━━━━━ Dataset extract

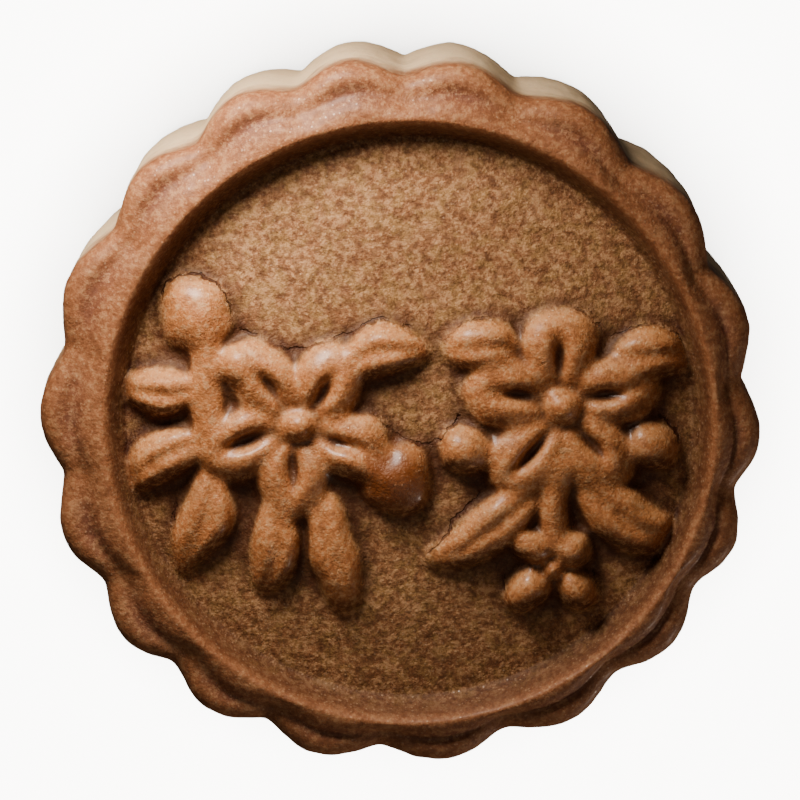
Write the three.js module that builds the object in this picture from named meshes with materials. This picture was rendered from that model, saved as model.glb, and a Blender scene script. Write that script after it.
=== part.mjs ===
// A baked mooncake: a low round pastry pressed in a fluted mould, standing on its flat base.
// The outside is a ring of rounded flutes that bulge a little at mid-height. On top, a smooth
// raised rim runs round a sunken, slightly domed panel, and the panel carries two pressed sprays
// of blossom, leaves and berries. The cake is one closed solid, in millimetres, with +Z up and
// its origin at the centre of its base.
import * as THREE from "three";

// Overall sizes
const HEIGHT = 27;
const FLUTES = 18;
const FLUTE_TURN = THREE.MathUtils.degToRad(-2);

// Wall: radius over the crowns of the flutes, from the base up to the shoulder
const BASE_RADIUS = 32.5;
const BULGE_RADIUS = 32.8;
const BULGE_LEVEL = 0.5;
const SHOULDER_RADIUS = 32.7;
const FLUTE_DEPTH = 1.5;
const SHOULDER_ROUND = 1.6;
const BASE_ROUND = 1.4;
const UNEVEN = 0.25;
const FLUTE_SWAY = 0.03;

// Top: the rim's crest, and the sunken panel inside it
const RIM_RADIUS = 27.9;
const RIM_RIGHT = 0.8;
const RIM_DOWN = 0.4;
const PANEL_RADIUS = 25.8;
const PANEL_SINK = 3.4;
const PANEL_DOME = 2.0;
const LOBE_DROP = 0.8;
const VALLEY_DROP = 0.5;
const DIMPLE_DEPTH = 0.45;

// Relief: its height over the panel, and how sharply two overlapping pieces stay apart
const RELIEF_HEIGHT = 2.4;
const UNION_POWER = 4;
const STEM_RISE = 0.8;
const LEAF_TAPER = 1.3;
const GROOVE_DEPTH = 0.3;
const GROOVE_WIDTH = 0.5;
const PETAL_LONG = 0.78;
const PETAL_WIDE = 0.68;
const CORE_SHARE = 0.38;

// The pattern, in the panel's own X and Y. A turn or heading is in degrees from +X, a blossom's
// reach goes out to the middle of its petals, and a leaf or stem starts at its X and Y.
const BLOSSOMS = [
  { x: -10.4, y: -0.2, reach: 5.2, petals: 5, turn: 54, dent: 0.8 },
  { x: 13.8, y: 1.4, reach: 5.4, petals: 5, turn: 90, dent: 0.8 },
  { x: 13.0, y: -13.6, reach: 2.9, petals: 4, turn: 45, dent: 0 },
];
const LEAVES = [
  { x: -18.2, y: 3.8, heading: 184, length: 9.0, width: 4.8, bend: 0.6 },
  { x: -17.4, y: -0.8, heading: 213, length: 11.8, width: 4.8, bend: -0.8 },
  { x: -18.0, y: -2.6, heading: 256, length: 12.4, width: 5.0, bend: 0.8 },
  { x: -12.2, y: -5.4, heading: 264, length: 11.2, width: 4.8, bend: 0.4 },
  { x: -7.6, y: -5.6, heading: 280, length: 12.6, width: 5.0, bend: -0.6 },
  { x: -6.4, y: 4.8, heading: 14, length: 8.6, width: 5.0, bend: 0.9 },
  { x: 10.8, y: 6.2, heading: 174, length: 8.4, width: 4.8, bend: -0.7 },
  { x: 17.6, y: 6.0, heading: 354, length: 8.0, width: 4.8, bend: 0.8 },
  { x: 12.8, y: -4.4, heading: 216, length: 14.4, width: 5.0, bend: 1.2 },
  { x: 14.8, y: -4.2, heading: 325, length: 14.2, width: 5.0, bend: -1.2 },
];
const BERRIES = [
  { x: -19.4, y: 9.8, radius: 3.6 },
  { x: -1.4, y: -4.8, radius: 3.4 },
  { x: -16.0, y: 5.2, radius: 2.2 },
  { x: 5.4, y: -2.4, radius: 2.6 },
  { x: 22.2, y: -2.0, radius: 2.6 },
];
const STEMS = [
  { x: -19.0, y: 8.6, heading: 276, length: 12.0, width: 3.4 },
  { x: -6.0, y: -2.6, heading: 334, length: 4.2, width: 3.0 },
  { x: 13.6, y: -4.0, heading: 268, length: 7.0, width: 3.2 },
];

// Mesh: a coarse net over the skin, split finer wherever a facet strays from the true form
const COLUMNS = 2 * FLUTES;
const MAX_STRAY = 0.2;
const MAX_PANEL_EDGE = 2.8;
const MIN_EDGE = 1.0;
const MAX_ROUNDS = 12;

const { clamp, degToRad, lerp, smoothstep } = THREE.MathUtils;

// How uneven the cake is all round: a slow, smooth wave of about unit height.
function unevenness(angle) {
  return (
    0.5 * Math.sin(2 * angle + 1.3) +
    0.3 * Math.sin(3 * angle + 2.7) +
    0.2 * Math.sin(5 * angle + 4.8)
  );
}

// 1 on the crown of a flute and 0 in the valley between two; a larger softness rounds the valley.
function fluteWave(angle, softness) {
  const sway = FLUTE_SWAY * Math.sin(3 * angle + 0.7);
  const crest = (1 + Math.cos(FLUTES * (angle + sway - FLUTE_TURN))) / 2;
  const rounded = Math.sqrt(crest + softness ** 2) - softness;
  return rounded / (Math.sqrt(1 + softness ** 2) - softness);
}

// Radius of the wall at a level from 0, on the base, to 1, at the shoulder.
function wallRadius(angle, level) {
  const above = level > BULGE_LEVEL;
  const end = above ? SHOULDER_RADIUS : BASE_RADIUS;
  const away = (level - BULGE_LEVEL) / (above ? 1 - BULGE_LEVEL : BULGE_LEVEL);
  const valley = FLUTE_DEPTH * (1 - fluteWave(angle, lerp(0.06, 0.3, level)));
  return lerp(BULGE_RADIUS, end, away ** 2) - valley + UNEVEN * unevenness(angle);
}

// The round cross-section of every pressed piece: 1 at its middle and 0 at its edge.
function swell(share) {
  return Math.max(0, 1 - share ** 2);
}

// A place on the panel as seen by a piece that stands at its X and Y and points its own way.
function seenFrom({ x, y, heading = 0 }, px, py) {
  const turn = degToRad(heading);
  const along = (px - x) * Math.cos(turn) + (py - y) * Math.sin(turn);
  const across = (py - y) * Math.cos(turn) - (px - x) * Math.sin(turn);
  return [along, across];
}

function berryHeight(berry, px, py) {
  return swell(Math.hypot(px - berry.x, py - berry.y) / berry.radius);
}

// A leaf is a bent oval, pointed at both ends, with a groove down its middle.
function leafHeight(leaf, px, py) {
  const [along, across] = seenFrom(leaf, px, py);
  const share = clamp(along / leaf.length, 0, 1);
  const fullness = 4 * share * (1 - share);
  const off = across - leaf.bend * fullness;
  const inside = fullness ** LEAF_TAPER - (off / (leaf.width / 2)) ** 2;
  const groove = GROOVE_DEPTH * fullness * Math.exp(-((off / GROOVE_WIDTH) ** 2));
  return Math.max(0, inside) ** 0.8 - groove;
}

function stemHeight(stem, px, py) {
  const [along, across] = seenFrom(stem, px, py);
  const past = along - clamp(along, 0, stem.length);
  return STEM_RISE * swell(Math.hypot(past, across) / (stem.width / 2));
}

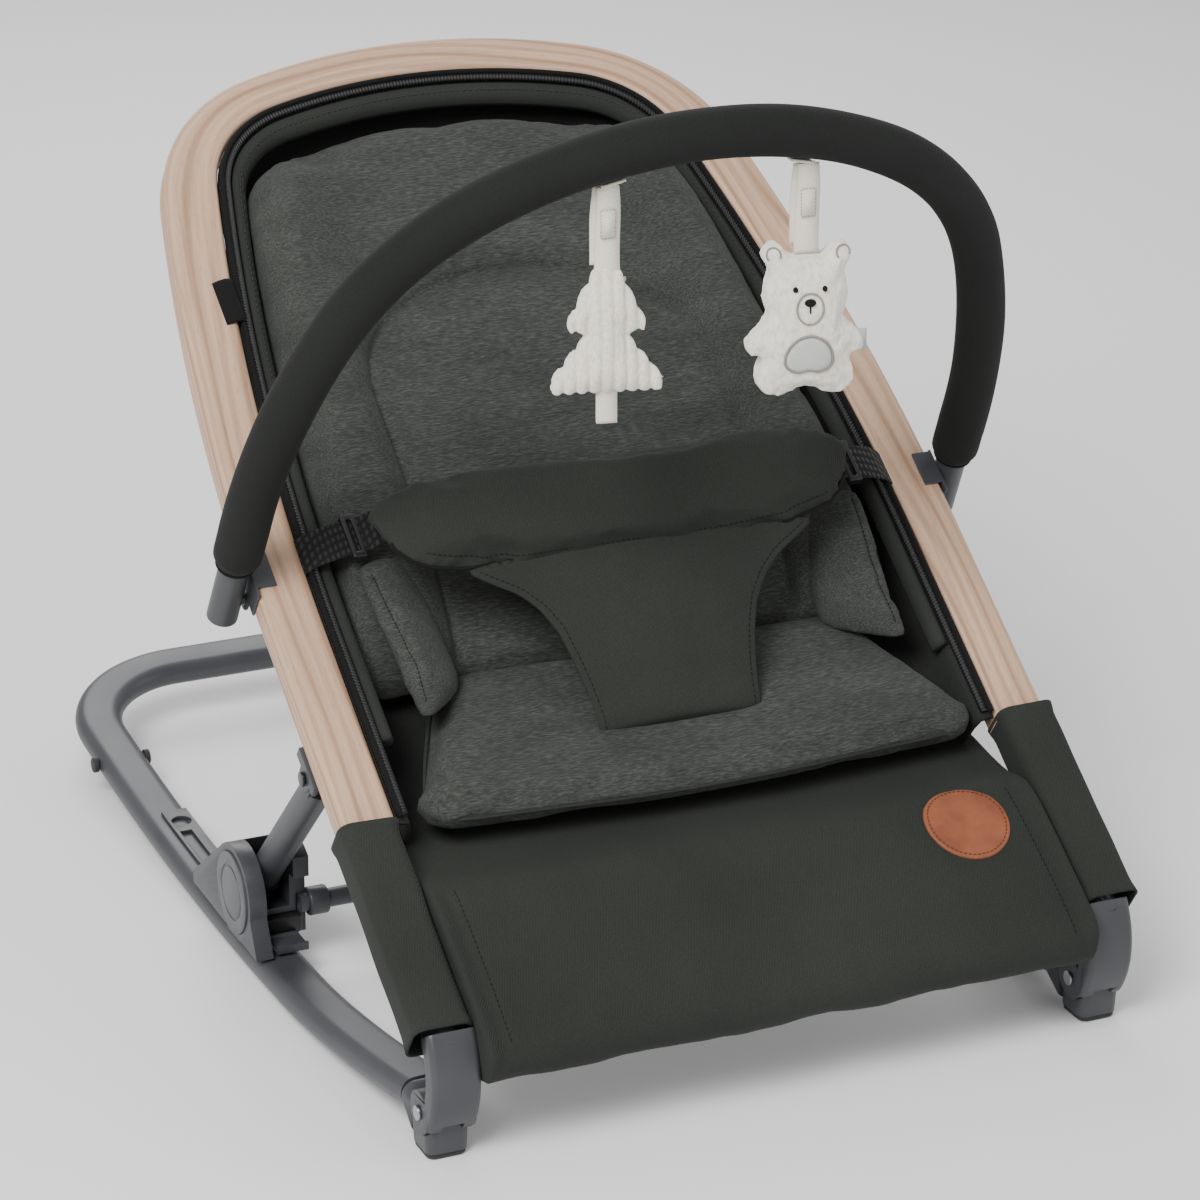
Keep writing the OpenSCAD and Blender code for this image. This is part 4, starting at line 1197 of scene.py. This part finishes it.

━━━━━━━━━━

Objective:
Repeat all the entries word for word.

Complete answer:
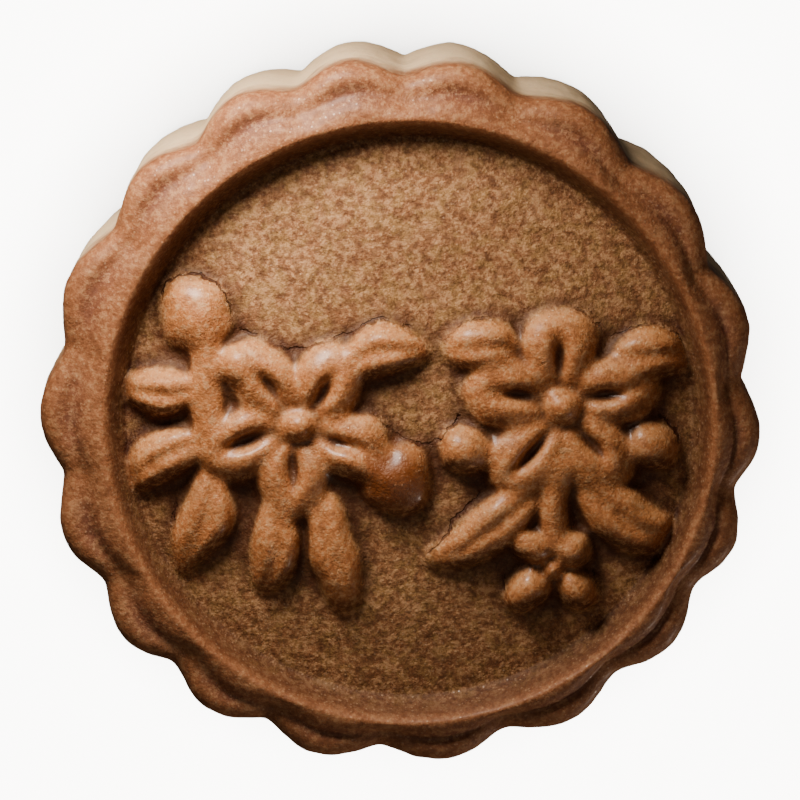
Write the three.js module that builds the object in this picture from named meshes with materials. This picture was rendered from that model, saved as model.glb, and a Blender scene script. Write that script after it.
=== part.mjs ===
// A baked mooncake: a low round pastry pressed in a fluted mould, standing on its flat base.
// The outside is a ring of rounded flutes that bulge a little at mid-height. On top, a smooth
// raised rim runs round a sunken, slightly domed panel, and the panel carries two pressed sprays
// of blossom, leaves and berries. The cake is one closed solid, in millimetres, with +Z up and
// its origin at the centre of its base.
import * as THREE from "three";

// Overall sizes
const HEIGHT = 27;
const FLUTES = 18;
const FLUTE_TURN = THREE.MathUtils.degToRad(-2);

// Wall: radius over the crowns of the flutes, from the base up to the shoulder
const BASE_RADIUS = 32.5;
const BULGE_RADIUS = 32.8;
const BULGE_LEVEL = 0.5;
const SHOULDER_RADIUS = 32.7;
const FLUTE_DEPTH = 1.5;
const SHOULDER_ROUND = 1.6;
const BASE_ROUND = 1.4;
const UNEVEN = 0.25;
const FLUTE_SWAY = 0.03;

// Top: the rim's crest, and the sunken panel inside it
const RIM_RADIUS = 27.9;
const RIM_RIGHT = 0.8;
const RIM_DOWN = 0.4;
const PANEL_RADIUS = 25.8;
const PANEL_SINK = 3.4;
const PANEL_DOME = 2.0;
const LOBE_DROP = 0.8;
const VALLEY_DROP = 0.5;
const DIMPLE_DEPTH = 0.45;

// Relief: its height over the panel, and how sharply two overlapping pieces stay apart
const RELIEF_HEIGHT = 2.4;
const UNION_POWER = 4;
const STEM_RISE = 0.8;
const LEAF_TAPER = 1.3;
const GROOVE_DEPTH = 0.3;
const GROOVE_WIDTH = 0.5;
const PETAL_LONG = 0.78;
const PETAL_WIDE = 0.68;
const CORE_SHARE = 0.38;

// The pattern, in the panel's own X and Y. A turn or heading is in degrees from +X, a blossom's
// reach goes out to the middle of its petals, and a leaf or stem starts at its X and Y.
const BLOSSOMS = [
  { x: -10.4, y: -0.2, reach: 5.2, petals: 5, turn: 54, dent: 0.8 },
  { x: 13.8, y: 1.4, reach: 5.4, petals: 5, turn: 90, dent: 0.8 },
  { x: 13.0, y: -13.6, reach: 2.9, petals: 4, turn: 45, dent: 0 },
];
const LEAVES = [
  { x: -18.2, y: 3.8, heading: 184, length: 9.0, width: 4.8, bend: 0.6 },
  { x: -17.4, y: -0.8, heading: 213, length: 11.8, width: 4.8, bend: -0.8 },
  { x: -18.0, y: -2.6, heading: 256, length: 12.4, width: 5.0, bend: 0.8 },
  { x: -12.2, y: -5.4, heading: 264, length: 11.2, width: 4.8, bend: 0.4 },
  { x: -7.6, y: -5.6, heading: 280, length: 12.6, width: 5.0, bend: -0.6 },
  { x: -6.4, y: 4.8, heading: 14, length: 8.6, width: 5.0, bend: 0.9 },
  { x: 10.8, y: 6.2, heading: 174, length: 8.4, width: 4.8, bend: -0.7 },
  { x: 17.6, y: 6.0, heading: 354, length: 8.0, width: 4.8, bend: 0.8 },
  { x: 12.8, y: -4.4, heading: 216, length: 14.4, width: 5.0, bend: 1.2 },
  { x: 14.8, y: -4.2, heading: 325, length: 14.2, width: 5.0, bend: -1.2 },
];
const BERRIES = [
  { x: -19.4, y: 9.8, radius: 3.6 },
  { x: -1.4, y: -4.8, radius: 3.4 },
  { x: -16.0, y: 5.2, radius: 2.2 },
  { x: 5.4, y: -2.4, radius: 2.6 },
  { x: 22.2, y: -2.0, radius: 2.6 },
];
const STEMS = [
  { x: -19.0, y: 8.6, heading: 276, length: 12.0, width: 3.4 },
  { x: -6.0, y: -2.6, heading: 334, length: 4.2, width: 3.0 },
  { x: 13.6, y: -4.0, heading: 268, length: 7.0, width: 3.2 },
];

// Mesh: a coarse net over the skin, split finer wherever a facet strays from the true form
const COLUMNS = 2 * FLUTES;
const MAX_STRAY = 0.2;
const MAX_PANEL_EDGE = 2.8;
const MIN_EDGE = 1.0;
const MAX_ROUNDS = 12;

const { clamp, degToRad, lerp, smoothstep } = THREE.MathUtils;

// How uneven the cake is all round: a slow, smooth wave of about unit height.
function unevenness(angle) {
  return (
    0.5 * Math.sin(2 * angle + 1.3) +
    0.3 * Math.sin(3 * angle + 2.7) +
    0.2 * Math.sin(5 * angle + 4.8)
  );
}

// 1 on the crown of a flute and 0 in the valley between two; a larger softness rounds the valley.
function fluteWave(angle, softness) {
  const sway = FLUTE_SWAY * Math.sin(3 * angle + 0.7);
  const crest = (1 + Math.cos(FLUTES * (angle + sway - FLUTE_TURN))) / 2;
  const rounded = Math.sqrt(crest + softness ** 2) - softness;
  return rounded / (Math.sqrt(1 + softness ** 2) - softness);
}

// Radius of the wall at a level from 0, on the base, to 1, at the shoulder.
function wallRadius(angle, level) {
  const above = level > BULGE_LEVEL;
  const end = above ? SHOULDER_RADIUS : BASE_RADIUS;
  const away = (level - BULGE_LEVEL) / (above ? 1 - BULGE_LEVEL : BULGE_LEVEL);
  const valley = FLUTE_DEPTH * (1 - fluteWave(angle, lerp(0.06, 0.3, level)));
  return lerp(BULGE_RADIUS, end, away ** 2) - valley + UNEVEN * unevenness(angle);
}

// The round cross-section of every pressed piece: 1 at its middle and 0 at its edge.
function swell(share) {
  return Math.max(0, 1 - share ** 2);
}

// A place on the panel as seen by a piece that stands at its X and Y and points its own way.
function seenFrom({ x, y, heading = 0 }, px, py) {
  const turn = degToRad(heading);
  const along = (px - x) * Math.cos(turn) + (py - y) * Math.sin(turn);
  const across = (py - y) * Math.cos(turn) - (px - x) * Math.sin(turn);
  return [along, across];
}

function berryHeight(berry, px, py) {
  return swell(Math.hypot(px - berry.x, py - berry.y) / berry.radius);
}

// A leaf is a bent oval, pointed at both ends, with a groove down its middle.
function leafHeight(leaf, px, py) {
  const [along, across] = seenFrom(leaf, px, py);
  const share = clamp(along / leaf.length, 0, 1);
  const fullness = 4 * share * (1 - share);
  const off = across - leaf.bend * fullness;
  const inside = fullness ** LEAF_TAPER - (off / (leaf.width / 2)) ** 2;
  const groove = GROOVE_DEPTH * fullness * Math.exp(-((off / GROOVE_WIDTH) ** 2));
  return Math.max(0, inside) ** 0.8 - groove;
}

function stemHeight(stem, px, py) {
  const [along, across] = seenFrom(stem, px, py);
  const past = along - clamp(along, 0, stem.length);
  return STEM_RISE * swell(Math.hypot(past, across) / (stem.width / 2));
}

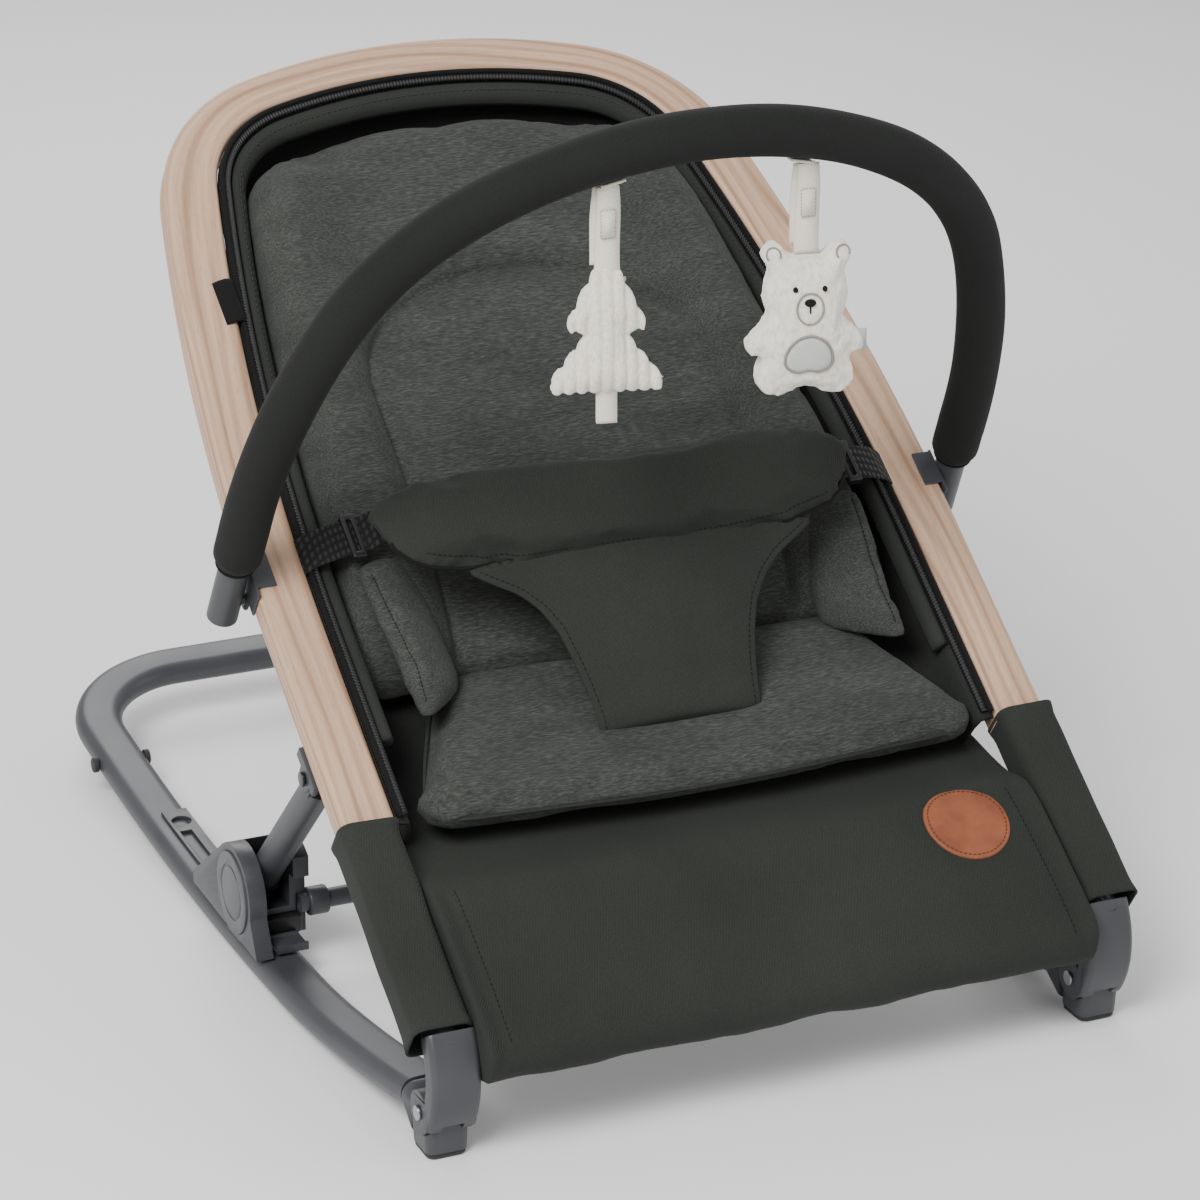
Keep writing the OpenSCAD and Blender code for this image. This is part 4, starting at line 1197 of scene.py. This part finishes it.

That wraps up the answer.